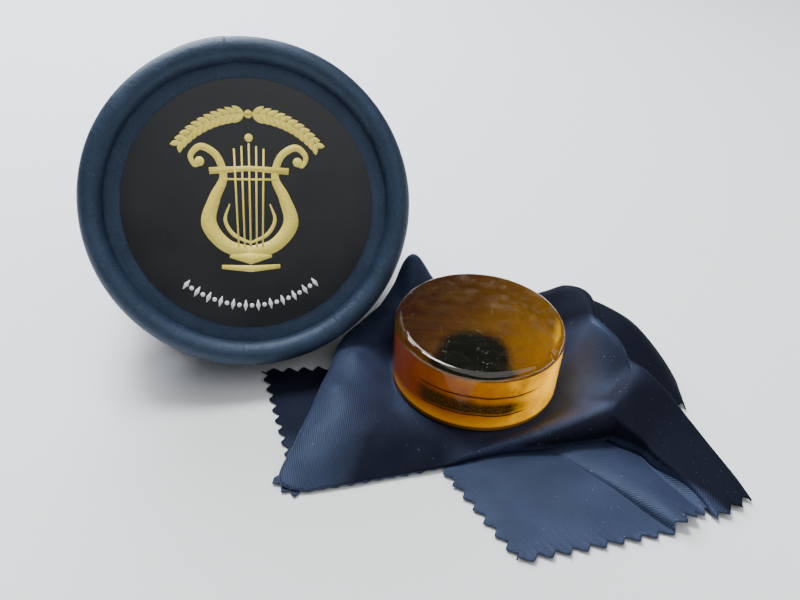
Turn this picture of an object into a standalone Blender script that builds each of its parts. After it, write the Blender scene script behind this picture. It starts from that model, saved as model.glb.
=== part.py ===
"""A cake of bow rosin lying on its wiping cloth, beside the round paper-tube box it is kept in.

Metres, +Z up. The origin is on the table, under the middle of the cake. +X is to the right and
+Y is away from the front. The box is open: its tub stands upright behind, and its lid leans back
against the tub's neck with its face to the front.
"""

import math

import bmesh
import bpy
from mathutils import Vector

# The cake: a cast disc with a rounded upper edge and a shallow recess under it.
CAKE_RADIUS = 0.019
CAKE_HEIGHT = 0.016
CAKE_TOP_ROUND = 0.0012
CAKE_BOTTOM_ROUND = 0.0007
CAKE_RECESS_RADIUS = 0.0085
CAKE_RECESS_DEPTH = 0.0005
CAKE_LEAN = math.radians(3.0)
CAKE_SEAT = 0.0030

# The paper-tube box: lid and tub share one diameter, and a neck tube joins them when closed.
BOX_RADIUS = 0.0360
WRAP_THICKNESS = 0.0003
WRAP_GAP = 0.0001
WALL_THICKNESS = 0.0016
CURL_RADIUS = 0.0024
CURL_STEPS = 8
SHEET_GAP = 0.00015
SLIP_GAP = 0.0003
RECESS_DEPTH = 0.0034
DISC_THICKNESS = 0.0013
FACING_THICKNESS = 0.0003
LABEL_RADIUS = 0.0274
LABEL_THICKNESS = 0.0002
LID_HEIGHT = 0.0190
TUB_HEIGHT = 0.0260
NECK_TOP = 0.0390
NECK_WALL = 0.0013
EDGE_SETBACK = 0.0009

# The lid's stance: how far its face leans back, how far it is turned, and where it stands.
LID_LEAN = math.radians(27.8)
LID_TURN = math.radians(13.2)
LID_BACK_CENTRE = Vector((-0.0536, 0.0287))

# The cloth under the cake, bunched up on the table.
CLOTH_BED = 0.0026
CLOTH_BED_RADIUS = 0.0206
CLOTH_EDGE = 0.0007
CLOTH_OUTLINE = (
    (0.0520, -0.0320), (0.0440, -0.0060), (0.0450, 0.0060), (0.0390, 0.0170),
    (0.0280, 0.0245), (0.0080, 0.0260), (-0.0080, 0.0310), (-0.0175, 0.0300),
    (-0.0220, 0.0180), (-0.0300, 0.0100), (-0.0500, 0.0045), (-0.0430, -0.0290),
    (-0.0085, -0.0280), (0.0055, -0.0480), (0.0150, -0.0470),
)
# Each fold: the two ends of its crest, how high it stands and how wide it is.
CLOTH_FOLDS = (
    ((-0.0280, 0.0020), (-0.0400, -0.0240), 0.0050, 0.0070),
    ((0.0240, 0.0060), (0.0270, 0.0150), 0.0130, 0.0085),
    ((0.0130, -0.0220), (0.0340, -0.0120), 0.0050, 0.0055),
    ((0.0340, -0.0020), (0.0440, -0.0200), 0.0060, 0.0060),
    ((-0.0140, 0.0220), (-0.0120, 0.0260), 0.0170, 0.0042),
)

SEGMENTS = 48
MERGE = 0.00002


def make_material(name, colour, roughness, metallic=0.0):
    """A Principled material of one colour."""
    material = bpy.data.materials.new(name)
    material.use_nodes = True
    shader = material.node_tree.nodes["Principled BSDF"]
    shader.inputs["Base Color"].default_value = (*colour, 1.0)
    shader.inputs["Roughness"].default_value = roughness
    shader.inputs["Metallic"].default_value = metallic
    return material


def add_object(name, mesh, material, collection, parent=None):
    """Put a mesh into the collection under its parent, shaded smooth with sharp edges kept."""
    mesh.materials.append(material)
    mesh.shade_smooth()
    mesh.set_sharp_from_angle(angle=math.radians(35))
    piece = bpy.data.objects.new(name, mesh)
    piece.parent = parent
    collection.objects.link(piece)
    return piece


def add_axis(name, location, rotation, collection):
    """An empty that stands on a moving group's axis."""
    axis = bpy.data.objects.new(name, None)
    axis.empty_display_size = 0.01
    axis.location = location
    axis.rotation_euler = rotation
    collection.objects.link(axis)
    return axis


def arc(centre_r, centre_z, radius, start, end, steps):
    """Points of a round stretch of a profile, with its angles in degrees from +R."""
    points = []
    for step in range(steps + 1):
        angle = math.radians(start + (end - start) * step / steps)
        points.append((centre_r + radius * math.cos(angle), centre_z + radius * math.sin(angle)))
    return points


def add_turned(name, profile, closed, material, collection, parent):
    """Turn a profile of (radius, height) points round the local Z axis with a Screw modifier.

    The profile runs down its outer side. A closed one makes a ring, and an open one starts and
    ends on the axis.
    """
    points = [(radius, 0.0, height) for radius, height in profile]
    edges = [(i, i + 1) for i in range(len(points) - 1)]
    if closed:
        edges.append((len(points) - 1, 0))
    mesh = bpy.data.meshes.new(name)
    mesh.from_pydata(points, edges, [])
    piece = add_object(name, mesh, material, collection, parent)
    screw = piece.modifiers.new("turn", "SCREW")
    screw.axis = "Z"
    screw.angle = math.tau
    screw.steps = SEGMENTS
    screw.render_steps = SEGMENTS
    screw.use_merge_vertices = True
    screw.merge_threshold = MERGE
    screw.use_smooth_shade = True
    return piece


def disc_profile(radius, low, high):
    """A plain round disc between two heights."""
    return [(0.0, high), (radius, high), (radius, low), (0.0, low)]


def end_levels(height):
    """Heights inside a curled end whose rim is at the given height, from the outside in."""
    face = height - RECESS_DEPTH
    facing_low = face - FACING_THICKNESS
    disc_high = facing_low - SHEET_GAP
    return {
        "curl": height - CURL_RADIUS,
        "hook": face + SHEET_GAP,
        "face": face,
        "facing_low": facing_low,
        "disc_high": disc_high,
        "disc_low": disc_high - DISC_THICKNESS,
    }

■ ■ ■

INSTRUCTION: Return the listing above in its exact form.

WRITTEN REPLY:
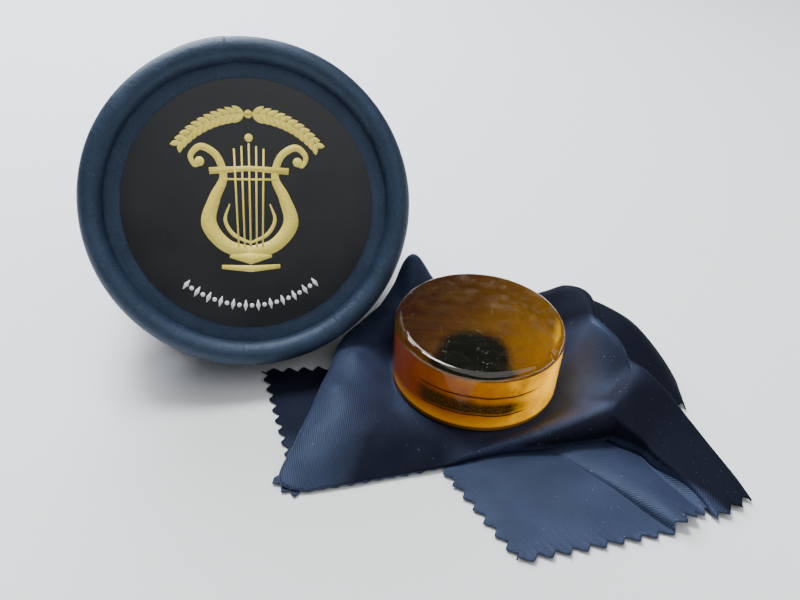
Turn this picture of an object into a standalone Blender script that builds each of its parts. After it, write the Blender scene script behind this picture. It starts from that model, saved as model.glb.
=== part.py ===
"""A cake of bow rosin lying on its wiping cloth, beside the round paper-tube box it is kept in.

Metres, +Z up. The origin is on the table, under the middle of the cake. +X is to the right and
+Y is away from the front. The box is open: its tub stands upright behind, and its lid leans back
against the tub's neck with its face to the front.
"""

import math

import bmesh
import bpy
from mathutils import Vector

# The cake: a cast disc with a rounded upper edge and a shallow recess under it.
CAKE_RADIUS = 0.019
CAKE_HEIGHT = 0.016
CAKE_TOP_ROUND = 0.0012
CAKE_BOTTOM_ROUND = 0.0007
CAKE_RECESS_RADIUS = 0.0085
CAKE_RECESS_DEPTH = 0.0005
CAKE_LEAN = math.radians(3.0)
CAKE_SEAT = 0.0030

# The paper-tube box: lid and tub share one diameter, and a neck tube joins them when closed.
BOX_RADIUS = 0.0360
WRAP_THICKNESS = 0.0003
WRAP_GAP = 0.0001
WALL_THICKNESS = 0.0016
CURL_RADIUS = 0.0024
CURL_STEPS = 8
SHEET_GAP = 0.00015
SLIP_GAP = 0.0003
RECESS_DEPTH = 0.0034
DISC_THICKNESS = 0.0013
FACING_THICKNESS = 0.0003
LABEL_RADIUS = 0.0274
LABEL_THICKNESS = 0.0002
LID_HEIGHT = 0.0190
TUB_HEIGHT = 0.0260
NECK_TOP = 0.0390
NECK_WALL = 0.0013
EDGE_SETBACK = 0.0009

# The lid's stance: how far its face leans back, how far it is turned, and where it stands.
LID_LEAN = math.radians(27.8)
LID_TURN = math.radians(13.2)
LID_BACK_CENTRE = Vector((-0.0536, 0.0287))

# The cloth under the cake, bunched up on the table.
CLOTH_BED = 0.0026
CLOTH_BED_RADIUS = 0.0206
CLOTH_EDGE = 0.0007
CLOTH_OUTLINE = (
    (0.0520, -0.0320), (0.0440, -0.0060), (0.0450, 0.0060), (0.0390, 0.0170),
    (0.0280, 0.0245), (0.0080, 0.0260), (-0.0080, 0.0310), (-0.0175, 0.0300),
    (-0.0220, 0.0180), (-0.0300, 0.0100), (-0.0500, 0.0045), (-0.0430, -0.0290),
    (-0.0085, -0.0280), (0.0055, -0.0480), (0.0150, -0.0470),
)
# Each fold: the two ends of its crest, how high it stands and how wide it is.
CLOTH_FOLDS = (
    ((-0.0280, 0.0020), (-0.0400, -0.0240), 0.0050, 0.0070),
    ((0.0240, 0.0060), (0.0270, 0.0150), 0.0130, 0.0085),
    ((0.0130, -0.0220), (0.0340, -0.0120), 0.0050, 0.0055),
    ((0.0340, -0.0020), (0.0440, -0.0200), 0.0060, 0.0060),
    ((-0.0140, 0.0220), (-0.0120, 0.0260), 0.0170, 0.0042),
)

SEGMENTS = 48
MERGE = 0.00002


def make_material(name, colour, roughness, metallic=0.0):
    """A Principled material of one colour."""
    material = bpy.data.materials.new(name)
    material.use_nodes = True
    shader = material.node_tree.nodes["Principled BSDF"]
    shader.inputs["Base Color"].default_value = (*colour, 1.0)
    shader.inputs["Roughness"].default_value = roughness
    shader.inputs["Metallic"].default_value = metallic
    return material


def add_object(name, mesh, material, collection, parent=None):
    """Put a mesh into the collection under its parent, shaded smooth with sharp edges kept."""
    mesh.materials.append(material)
    mesh.shade_smooth()
    mesh.set_sharp_from_angle(angle=math.radians(35))
    piece = bpy.data.objects.new(name, mesh)
    piece.parent = parent
    collection.objects.link(piece)
    return piece


def add_axis(name, location, rotation, collection):
    """An empty that stands on a moving group's axis."""
    axis = bpy.data.objects.new(name, None)
    axis.empty_display_size = 0.01
    axis.location = location
    axis.rotation_euler = rotation
    collection.objects.link(axis)
    return axis


def arc(centre_r, centre_z, radius, start, end, steps):
    """Points of a round stretch of a profile, with its angles in degrees from +R."""
    points = []
    for step in range(steps + 1):
        angle = math.radians(start + (end - start) * step / steps)
        points.append((centre_r + radius * math.cos(angle), centre_z + radius * math.sin(angle)))
    return points


def add_turned(name, profile, closed, material, collection, parent):
    """Turn a profile of (radius, height) points round the local Z axis with a Screw modifier.

    The profile runs down its outer side. A closed one makes a ring, and an open one starts and
    ends on the axis.
    """
    points = [(radius, 0.0, height) for radius, height in profile]
    edges = [(i, i + 1) for i in range(len(points) - 1)]
    if closed:
        edges.append((len(points) - 1, 0))
    mesh = bpy.data.meshes.new(name)
    mesh.from_pydata(points, edges, [])
    piece = add_object(name, mesh, material, collection, parent)
    screw = piece.modifiers.new("turn", "SCREW")
    screw.axis = "Z"
    screw.angle = math.tau
    screw.steps = SEGMENTS
    screw.render_steps = SEGMENTS
    screw.use_merge_vertices = True
    screw.merge_threshold = MERGE
    screw.use_smooth_shade = True
    return piece


def disc_profile(radius, low, high):
    """A plain round disc between two heights."""
    return [(0.0, high), (radius, high), (radius, low), (0.0, low)]


def end_levels(height):
    """Heights inside a curled end whose rim is at the given height, from the outside in."""
    face = height - RECESS_DEPTH
    facing_low = face - FACING_THICKNESS
    disc_high = facing_low - SHEET_GAP
    return {
        "curl": height - CURL_RADIUS,
        "hook": face + SHEET_GAP,
        "face": face,
        "facing_low": facing_low,
        "disc_high": disc_high,
        "disc_low": disc_high - DISC_THICKNESS,
    }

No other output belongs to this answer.